As with the trailer, “I Got 5 on It” gets more menacing as the movie goes along. From its innocent beginnings in the cabin of a crossover SUV, the song next pops up during the second home-invasion sequence. The Wilson kids have just worked their way through their family friends’ beach house, stepping over their dead bodies and bludgeoning their doppelgängers. Late in the movie, during the final fight between Lupita Nyong’o and herself, the murder synths are swapped for piano keys and pulled taut over a raft of other orchestral elements. Between the shots of younger versions of Adelaide and Red dancing their respective recitals, you understand something about these characters, their connection, and what propels them forward—things that you couldn’t learn from the giant explanatory montage that immediately precedes the scene.
Peele is adept at using music to beef up a moment, or to suspend you in it, but also to act as the comic relief. During one of the bloodiest, most gruesome scenes in the movie, I don’t think there’s one person who didn’t laugh at least a little bit at the slam cut between the Beach Boys’ “Good Vibrations” and N.W.A’s “Fuck tha Police,” two songs that would otherwise never appear anywhere close to each other. There are few other specific choices—Janelle Monáe’s “I Like That” as the Wilson family pulls up to their beach house, or Adelaide’s daughter, Zora, listening to Noname while disappearing into her phone, for instance—that come as pure dopamine hits. Abels’s score does the rest. The frantic, stumbling strings of “Home Invasion”—while a wide-eyed Elisabeth Moss slowly applies lip gloss, stopping just shy of a Wild at Heart meltdown—are still raking the sides of my brain.

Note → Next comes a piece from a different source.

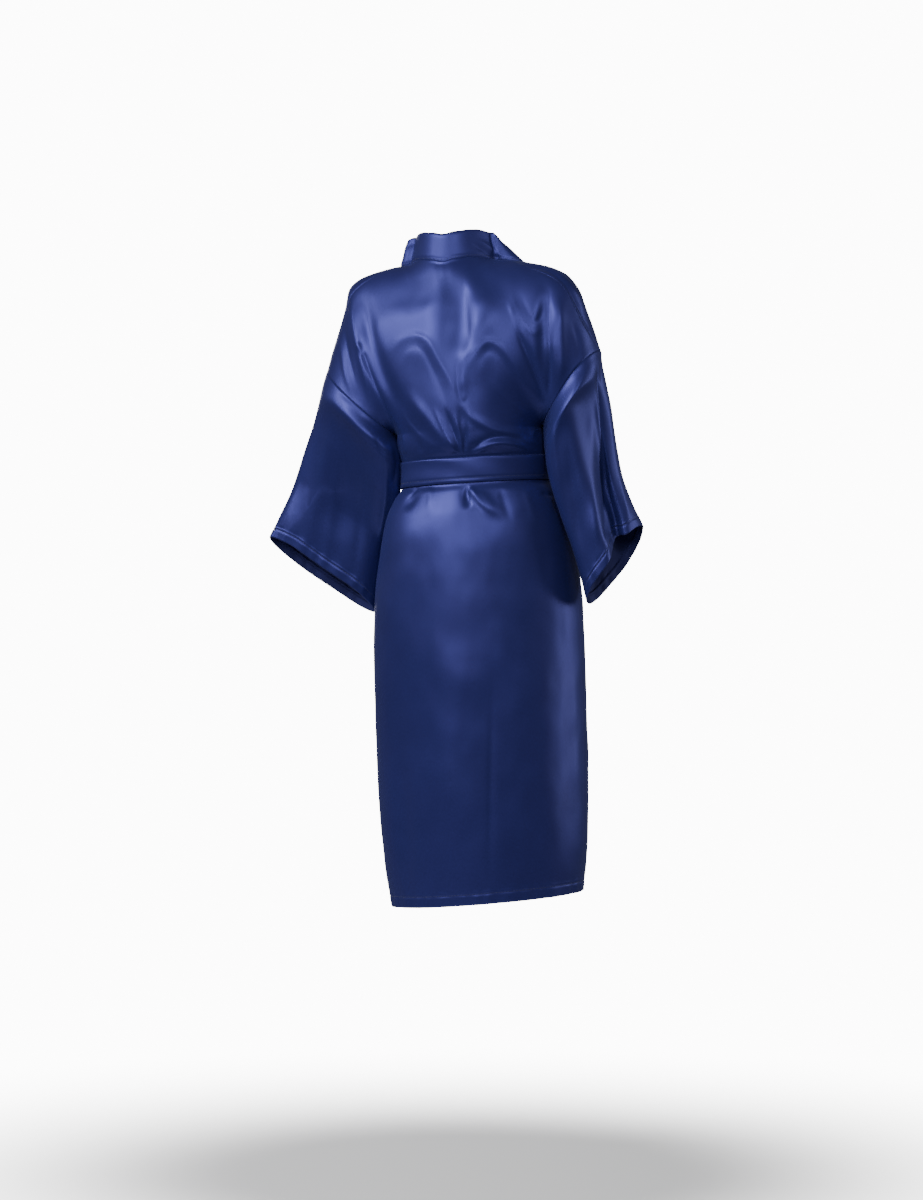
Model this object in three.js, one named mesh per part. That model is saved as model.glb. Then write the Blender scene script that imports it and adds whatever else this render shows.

So who was that creeping in the window? Nobody now. “Les Fleur,” the first song from Minnie Riperton’s 1970 debut, guides us into the sunset, rounding out a playlist that brings together different musical backgrounds and effectively articulates tortured, elated, and even ineffable emotions really well. “Les Fleur” settles us into an uneasy peace at the film’s quasi-resolution. “Light up the sky with your prayers of gladness for the darkness is gone,” the song goes. The lyrics sell calm, but I wouldn’t say “Les Fleur” is happy. How could anyone be, when a part of themselves has died?